▶ DESCRIPTION OF THE TASK
Only lines with the word "joints" are needed; collect each of them from the listing below.

▶ DATA SECTION
------------------------------------------------------------

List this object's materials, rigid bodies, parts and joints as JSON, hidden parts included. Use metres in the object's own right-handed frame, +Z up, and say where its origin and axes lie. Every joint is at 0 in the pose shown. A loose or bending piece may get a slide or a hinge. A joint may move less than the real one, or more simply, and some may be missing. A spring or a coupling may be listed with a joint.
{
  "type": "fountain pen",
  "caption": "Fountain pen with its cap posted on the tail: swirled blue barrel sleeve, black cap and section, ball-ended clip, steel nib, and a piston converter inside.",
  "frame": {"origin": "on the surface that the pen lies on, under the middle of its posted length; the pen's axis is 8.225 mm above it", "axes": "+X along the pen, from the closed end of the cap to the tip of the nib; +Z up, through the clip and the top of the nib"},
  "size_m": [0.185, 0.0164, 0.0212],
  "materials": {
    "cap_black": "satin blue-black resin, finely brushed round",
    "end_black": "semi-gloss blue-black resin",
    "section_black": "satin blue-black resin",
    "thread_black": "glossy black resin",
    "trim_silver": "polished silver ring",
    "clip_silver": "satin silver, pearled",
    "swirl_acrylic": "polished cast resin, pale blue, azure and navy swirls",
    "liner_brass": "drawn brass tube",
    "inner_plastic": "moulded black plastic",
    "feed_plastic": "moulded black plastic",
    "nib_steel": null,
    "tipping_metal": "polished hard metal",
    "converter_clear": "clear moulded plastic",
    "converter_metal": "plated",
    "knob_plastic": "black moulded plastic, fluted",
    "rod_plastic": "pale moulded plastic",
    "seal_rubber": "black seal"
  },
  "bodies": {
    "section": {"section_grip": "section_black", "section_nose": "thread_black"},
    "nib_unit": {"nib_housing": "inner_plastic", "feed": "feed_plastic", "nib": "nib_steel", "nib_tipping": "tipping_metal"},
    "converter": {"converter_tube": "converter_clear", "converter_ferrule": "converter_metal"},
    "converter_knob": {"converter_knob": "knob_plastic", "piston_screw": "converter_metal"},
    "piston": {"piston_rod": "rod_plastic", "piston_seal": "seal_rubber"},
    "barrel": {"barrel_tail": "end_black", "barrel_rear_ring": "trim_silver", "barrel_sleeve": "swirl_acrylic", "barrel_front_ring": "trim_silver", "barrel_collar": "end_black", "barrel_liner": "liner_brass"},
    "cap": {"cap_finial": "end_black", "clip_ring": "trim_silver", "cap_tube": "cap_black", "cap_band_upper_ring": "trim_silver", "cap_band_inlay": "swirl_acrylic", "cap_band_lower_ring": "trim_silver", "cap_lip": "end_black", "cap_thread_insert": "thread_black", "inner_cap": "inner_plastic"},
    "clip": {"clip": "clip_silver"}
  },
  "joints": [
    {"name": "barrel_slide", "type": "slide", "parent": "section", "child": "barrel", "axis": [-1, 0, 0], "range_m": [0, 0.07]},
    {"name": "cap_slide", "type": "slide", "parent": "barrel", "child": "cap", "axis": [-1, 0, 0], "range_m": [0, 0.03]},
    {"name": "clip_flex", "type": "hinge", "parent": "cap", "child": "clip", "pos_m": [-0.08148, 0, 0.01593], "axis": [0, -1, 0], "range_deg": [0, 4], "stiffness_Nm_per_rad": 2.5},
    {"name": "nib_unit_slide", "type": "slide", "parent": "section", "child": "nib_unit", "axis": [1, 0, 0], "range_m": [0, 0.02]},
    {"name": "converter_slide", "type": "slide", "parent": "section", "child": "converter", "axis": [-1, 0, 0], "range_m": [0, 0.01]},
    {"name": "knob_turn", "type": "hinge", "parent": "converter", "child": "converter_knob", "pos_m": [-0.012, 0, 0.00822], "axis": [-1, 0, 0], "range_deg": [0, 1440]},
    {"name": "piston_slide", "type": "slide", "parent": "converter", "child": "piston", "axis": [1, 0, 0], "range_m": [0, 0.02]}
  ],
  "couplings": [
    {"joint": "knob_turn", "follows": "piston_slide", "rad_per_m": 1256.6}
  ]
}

------------------------------------------------------------

▶ CORRECT ANSWER
List this object's materials, rigid bodies, parts and joints as JSON, hidden parts included. Use metres in the object's own right-handed frame, +Z up, and say where its origin and axes lie. Every joint is at 0 in the pose shown. A loose or bending piece may get a slide or a hinge. A joint may move less than the real one, or more simply, and some may be missing. A spring or a coupling may be listed with a joint.
  "joints": [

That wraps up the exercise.